Huh, this "sqlite backend idea" is quite popular nowadays, imho more
people working on its implementation, so I suggest co-operation ;-)

> (running pacman -Ss g three times after a reboot)
> 
> pacman-3.1: 41.866s, 0.765s, 0.762s
> mutilated-pacman-with-sqlite: 1.036s, 0.131s, 0.133s
> 
> pacman-3.1 shows probably rather worse performance in the worst run
> than it usually would, since my /var/ was 99% full at the time :)
> 
> 
> Anyway. The timing is not the most important issue, I think. libalpm
> has a lot of code that is merely there because C sucks for things
> like string and directory manipulation. And we need to do a lot of
> that. My humble guess is that a proper implementation of libalpm done
> with sqlite could be at least 50% smaller with a more understandable
> codebase.
> 
> If we want to do this, then how? Some options from the top of my head:
> 
> 1) for the parts that deal with the db, start from scratch. With the
> talent you guys have, shouldn't be a problem? Libalpm isn't very
> large...
> 
> 2) for the development phase, consider sqlite to be a cache for the
> filedb, and gradually move each piece of code to the other side. This
> way, the legacy code would weigh us down a bit, but the change might
> be more sustainable.
> 
> 3) Just hack in the functionality somehow, anyhow.
> 
> 4) Refactor alpm to support different backends and implement whatever
> backend de jour.
> 
> 
> Ideas, praise, flames welcome.
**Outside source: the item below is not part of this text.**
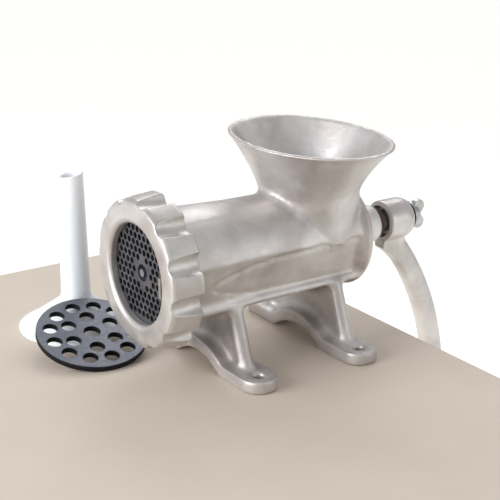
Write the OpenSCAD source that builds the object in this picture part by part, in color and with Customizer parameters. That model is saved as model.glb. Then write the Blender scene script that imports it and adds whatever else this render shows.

Code available by request.
> 

First of all, I appreciate your work/attempt to make pacman better.

Well, I'm pretty sure, that
1. sqlite is faster
2. reduces codebase (find replacements, check for provisions, groups
etc. can be reduced to a simple sql query),
but we haven't got reassuring answers to our "database corruption" fear.

So I would like to ask you to convince us, why sqlite is safe (well,
personally I have very limited sql[ite] knowledge now). Please try to
understand that for most of the pacman devels/contributors "stability"
is more important than speed [obviously corrupted localdb == unusable
system]. That's why I can guess that this idea won't be accepted until
we cannot see the proof of the fact that the new db back-end is as safe
as the old one (or more safer ;-P).

Bye